**** Working data ****

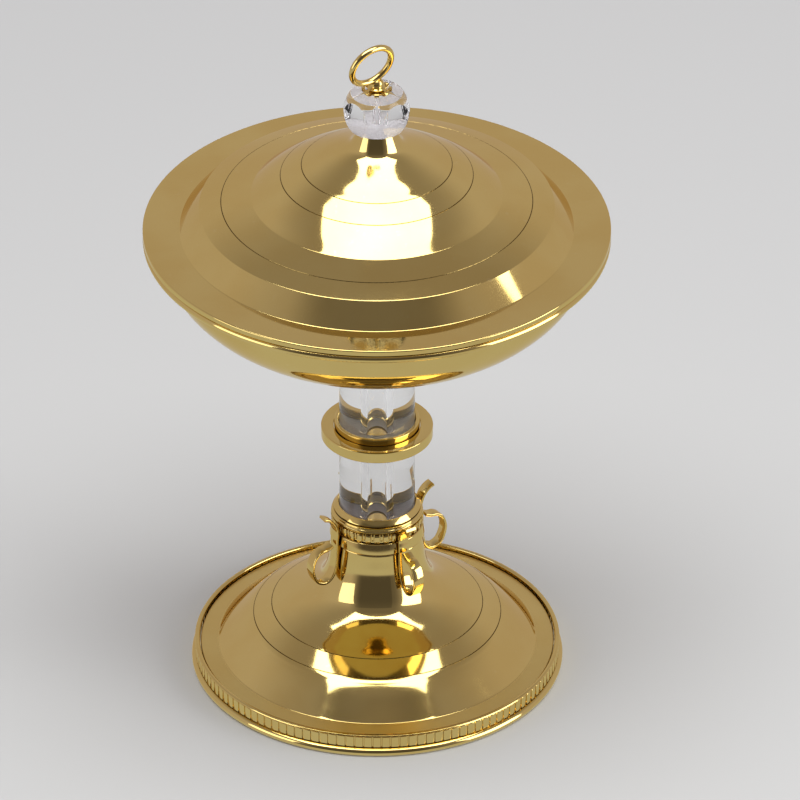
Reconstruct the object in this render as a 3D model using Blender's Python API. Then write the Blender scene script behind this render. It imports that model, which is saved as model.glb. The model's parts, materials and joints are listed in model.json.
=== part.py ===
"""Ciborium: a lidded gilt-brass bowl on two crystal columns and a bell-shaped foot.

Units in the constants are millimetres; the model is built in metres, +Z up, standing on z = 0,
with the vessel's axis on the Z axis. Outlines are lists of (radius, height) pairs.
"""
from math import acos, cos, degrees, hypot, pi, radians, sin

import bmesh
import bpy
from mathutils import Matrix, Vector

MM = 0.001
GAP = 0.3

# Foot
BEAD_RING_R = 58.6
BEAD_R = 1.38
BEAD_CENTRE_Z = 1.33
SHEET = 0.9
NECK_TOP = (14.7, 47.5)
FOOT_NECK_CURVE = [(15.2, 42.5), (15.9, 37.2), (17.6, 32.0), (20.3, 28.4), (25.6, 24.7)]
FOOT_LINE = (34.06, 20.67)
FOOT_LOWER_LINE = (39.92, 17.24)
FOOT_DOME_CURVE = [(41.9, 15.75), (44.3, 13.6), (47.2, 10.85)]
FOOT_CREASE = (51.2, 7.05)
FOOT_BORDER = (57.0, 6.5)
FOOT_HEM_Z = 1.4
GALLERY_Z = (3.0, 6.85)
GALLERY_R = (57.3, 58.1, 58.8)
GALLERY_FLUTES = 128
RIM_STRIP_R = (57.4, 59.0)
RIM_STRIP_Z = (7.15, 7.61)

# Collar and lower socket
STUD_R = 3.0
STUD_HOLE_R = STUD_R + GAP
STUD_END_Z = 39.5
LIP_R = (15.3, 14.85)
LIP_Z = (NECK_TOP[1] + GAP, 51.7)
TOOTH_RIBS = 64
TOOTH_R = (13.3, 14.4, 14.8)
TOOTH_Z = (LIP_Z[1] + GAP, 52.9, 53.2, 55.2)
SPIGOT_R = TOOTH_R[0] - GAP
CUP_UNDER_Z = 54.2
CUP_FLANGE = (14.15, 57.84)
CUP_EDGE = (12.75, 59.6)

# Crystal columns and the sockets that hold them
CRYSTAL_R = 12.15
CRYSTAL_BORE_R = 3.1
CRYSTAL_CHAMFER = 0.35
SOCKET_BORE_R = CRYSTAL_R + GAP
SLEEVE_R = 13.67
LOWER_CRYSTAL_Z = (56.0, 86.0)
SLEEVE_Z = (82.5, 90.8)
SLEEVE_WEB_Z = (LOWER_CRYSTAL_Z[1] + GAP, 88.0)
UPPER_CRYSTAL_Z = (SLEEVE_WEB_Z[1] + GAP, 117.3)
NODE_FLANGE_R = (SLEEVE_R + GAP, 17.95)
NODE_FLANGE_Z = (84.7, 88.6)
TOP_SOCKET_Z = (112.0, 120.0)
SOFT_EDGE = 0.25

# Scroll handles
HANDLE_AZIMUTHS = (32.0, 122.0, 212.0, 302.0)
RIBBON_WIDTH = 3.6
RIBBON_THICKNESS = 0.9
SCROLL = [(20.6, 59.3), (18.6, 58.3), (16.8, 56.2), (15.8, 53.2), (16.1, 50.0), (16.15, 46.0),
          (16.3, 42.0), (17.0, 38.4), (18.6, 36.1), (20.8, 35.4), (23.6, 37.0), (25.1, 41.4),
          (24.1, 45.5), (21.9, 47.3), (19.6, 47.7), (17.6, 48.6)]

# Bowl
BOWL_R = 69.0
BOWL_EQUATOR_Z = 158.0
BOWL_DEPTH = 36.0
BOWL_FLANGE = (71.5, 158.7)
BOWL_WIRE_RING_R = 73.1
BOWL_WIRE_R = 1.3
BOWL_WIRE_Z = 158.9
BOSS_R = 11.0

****
**** Working data ****

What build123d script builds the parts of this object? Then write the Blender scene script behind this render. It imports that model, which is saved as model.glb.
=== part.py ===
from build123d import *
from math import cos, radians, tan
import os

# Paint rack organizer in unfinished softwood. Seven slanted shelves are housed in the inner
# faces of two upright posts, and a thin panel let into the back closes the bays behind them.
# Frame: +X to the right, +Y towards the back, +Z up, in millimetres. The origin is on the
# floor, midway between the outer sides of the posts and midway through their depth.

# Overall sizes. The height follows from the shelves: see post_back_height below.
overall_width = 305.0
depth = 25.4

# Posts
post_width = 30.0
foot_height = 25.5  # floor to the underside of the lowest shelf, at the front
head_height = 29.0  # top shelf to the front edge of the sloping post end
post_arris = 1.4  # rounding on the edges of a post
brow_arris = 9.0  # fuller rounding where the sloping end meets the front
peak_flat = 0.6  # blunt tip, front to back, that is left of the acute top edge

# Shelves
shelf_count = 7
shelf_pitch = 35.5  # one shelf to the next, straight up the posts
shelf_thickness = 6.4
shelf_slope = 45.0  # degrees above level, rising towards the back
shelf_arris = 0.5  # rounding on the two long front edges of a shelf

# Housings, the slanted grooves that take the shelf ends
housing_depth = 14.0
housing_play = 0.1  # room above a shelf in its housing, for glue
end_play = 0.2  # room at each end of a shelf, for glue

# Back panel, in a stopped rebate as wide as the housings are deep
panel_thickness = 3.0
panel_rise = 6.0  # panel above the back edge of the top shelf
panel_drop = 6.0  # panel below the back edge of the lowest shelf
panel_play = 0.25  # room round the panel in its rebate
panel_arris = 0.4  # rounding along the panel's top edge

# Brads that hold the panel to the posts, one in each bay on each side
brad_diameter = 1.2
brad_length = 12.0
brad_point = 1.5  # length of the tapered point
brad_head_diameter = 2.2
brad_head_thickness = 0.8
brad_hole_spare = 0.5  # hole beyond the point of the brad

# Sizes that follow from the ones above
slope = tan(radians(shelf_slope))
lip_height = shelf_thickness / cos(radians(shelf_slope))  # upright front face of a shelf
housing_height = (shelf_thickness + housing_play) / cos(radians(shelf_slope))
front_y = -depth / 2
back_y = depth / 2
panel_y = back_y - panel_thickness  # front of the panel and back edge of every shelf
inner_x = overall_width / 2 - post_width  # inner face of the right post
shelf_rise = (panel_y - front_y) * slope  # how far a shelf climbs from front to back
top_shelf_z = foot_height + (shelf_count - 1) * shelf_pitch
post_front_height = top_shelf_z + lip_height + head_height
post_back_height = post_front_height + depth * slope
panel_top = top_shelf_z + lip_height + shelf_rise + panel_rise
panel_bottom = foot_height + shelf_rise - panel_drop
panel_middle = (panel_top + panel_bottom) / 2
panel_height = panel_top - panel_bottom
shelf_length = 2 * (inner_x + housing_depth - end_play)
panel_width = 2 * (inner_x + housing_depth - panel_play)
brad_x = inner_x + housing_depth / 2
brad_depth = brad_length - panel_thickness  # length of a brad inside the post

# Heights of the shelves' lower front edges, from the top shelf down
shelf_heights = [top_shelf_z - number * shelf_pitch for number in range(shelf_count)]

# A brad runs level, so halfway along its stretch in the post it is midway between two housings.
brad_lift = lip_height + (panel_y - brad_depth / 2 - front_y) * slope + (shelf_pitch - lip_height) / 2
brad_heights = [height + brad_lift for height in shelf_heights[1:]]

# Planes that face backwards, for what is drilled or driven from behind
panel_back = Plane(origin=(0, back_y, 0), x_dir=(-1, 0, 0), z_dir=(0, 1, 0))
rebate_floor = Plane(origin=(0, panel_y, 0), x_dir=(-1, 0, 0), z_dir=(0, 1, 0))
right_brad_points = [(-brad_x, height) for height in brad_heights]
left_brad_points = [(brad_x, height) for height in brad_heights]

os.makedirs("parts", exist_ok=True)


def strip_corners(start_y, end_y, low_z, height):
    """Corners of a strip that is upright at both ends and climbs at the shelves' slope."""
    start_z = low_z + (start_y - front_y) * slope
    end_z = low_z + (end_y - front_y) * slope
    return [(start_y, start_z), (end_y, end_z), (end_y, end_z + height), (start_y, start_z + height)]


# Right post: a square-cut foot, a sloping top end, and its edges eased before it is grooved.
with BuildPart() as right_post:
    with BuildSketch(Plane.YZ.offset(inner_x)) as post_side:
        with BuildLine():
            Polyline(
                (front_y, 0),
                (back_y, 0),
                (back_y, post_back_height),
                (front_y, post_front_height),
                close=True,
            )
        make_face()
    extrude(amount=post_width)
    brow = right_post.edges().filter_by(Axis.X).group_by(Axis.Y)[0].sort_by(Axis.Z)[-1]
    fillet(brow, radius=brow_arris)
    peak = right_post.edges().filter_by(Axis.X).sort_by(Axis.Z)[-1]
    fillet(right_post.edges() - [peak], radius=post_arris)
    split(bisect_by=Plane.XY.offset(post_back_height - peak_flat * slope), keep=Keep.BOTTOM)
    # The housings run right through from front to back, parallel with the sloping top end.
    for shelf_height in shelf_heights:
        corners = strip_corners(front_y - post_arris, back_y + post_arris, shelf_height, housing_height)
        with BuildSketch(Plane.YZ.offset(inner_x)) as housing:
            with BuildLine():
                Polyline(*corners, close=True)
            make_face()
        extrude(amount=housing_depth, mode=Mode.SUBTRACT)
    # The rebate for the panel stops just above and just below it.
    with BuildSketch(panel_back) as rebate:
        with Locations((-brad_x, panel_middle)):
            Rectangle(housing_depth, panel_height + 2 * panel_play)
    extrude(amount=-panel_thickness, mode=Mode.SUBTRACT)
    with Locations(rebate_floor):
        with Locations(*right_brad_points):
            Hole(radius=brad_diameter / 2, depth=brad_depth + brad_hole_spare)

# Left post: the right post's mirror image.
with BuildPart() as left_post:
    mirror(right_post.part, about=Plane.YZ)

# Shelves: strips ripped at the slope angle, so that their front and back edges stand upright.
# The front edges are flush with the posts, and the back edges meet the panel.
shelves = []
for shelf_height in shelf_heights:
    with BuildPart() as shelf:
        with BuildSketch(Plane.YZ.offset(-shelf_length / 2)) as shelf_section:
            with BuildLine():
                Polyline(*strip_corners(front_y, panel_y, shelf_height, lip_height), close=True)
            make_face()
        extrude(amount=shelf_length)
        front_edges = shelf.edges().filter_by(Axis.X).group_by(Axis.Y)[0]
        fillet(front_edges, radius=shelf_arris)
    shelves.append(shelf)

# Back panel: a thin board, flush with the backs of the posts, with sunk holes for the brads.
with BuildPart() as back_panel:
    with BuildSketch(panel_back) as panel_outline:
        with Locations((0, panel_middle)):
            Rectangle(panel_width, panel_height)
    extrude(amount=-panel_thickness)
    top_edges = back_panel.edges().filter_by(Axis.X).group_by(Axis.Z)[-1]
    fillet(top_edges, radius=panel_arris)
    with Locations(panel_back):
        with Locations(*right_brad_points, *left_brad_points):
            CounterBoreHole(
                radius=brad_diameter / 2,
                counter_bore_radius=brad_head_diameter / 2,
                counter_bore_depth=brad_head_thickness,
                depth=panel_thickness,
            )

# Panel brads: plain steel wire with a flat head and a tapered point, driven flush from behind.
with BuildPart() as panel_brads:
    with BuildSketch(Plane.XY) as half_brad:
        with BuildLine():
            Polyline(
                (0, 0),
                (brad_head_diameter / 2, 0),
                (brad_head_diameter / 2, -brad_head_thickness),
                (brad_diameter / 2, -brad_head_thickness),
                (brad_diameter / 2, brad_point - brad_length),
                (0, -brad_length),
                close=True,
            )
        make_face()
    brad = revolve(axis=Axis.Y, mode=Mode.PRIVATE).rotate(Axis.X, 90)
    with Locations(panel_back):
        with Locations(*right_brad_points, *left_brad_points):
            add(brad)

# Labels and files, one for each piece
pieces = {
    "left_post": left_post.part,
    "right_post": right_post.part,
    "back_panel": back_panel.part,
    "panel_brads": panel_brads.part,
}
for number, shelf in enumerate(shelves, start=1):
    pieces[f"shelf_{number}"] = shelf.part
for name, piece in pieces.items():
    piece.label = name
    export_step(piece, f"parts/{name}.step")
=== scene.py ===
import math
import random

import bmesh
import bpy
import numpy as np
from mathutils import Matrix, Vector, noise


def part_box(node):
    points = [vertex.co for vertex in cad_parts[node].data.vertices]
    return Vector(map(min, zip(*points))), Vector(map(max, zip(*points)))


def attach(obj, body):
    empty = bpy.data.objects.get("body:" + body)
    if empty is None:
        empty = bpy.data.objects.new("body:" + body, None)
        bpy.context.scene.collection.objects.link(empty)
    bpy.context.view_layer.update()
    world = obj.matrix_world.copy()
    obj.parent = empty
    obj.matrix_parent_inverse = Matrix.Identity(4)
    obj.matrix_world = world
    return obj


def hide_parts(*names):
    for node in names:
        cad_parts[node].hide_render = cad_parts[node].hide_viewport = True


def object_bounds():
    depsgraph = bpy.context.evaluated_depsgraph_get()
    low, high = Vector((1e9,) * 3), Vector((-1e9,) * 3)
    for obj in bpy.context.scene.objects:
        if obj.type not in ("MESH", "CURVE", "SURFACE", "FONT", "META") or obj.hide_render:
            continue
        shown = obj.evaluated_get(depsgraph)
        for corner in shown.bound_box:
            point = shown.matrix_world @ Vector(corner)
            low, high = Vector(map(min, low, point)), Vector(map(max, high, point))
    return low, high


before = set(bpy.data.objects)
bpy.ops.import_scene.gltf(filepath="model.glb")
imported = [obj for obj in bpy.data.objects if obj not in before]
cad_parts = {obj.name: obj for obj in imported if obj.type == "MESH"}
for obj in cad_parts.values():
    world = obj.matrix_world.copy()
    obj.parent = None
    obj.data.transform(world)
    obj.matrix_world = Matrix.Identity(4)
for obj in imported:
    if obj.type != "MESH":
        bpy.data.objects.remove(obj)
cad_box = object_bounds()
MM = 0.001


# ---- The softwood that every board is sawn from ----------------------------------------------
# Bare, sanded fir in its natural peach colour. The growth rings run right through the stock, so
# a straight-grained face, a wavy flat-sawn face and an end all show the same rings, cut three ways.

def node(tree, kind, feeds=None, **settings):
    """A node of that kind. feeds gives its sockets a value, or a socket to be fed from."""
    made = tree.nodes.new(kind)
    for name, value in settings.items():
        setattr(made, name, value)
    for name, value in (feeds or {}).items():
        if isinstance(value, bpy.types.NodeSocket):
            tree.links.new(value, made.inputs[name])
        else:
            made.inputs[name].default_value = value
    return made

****

» **Your task**
Return nothing but the lines running from the line with "# Labels and files, one for each piece" through the line with "cad_parts[node].hide_render = cad_parts[node].hide_viewport", exactly as they appear.

» **Answer in full**
# Labels and files, one for each piece
pieces = {
    "left_post": left_post.part,
    "right_post": right_post.part,
    "back_panel": back_panel.part,
    "panel_brads": panel_brads.part,
}
for number, shelf in enumerate(shelves, start=1):
    pieces[f"shelf_{number}"] = shelf.part
for name, piece in pieces.items():
    piece.label = name
    export_step(piece, f"parts/{name}.step")
=== scene.py ===
import math
import random

import bmesh
import bpy
import numpy as np
from mathutils import Matrix, Vector, noise


def part_box(node):
    points = [vertex.co for vertex in cad_parts[node].data.vertices]
    return Vector(map(min, zip(*points))), Vector(map(max, zip(*points)))


def attach(obj, body):
    empty = bpy.data.objects.get("body:" + body)
    if empty is None:
        empty = bpy.data.objects.new("body:" + body, None)
        bpy.context.scene.collection.objects.link(empty)
    bpy.context.view_layer.update()
    world = obj.matrix_world.copy()
    obj.parent = empty
    obj.matrix_parent_inverse = Matrix.Identity(4)
    obj.matrix_world = world
    return obj


def hide_parts(*names):
    for node in names:
        cad_parts[node].hide_render = cad_parts[node].hide_viewport = True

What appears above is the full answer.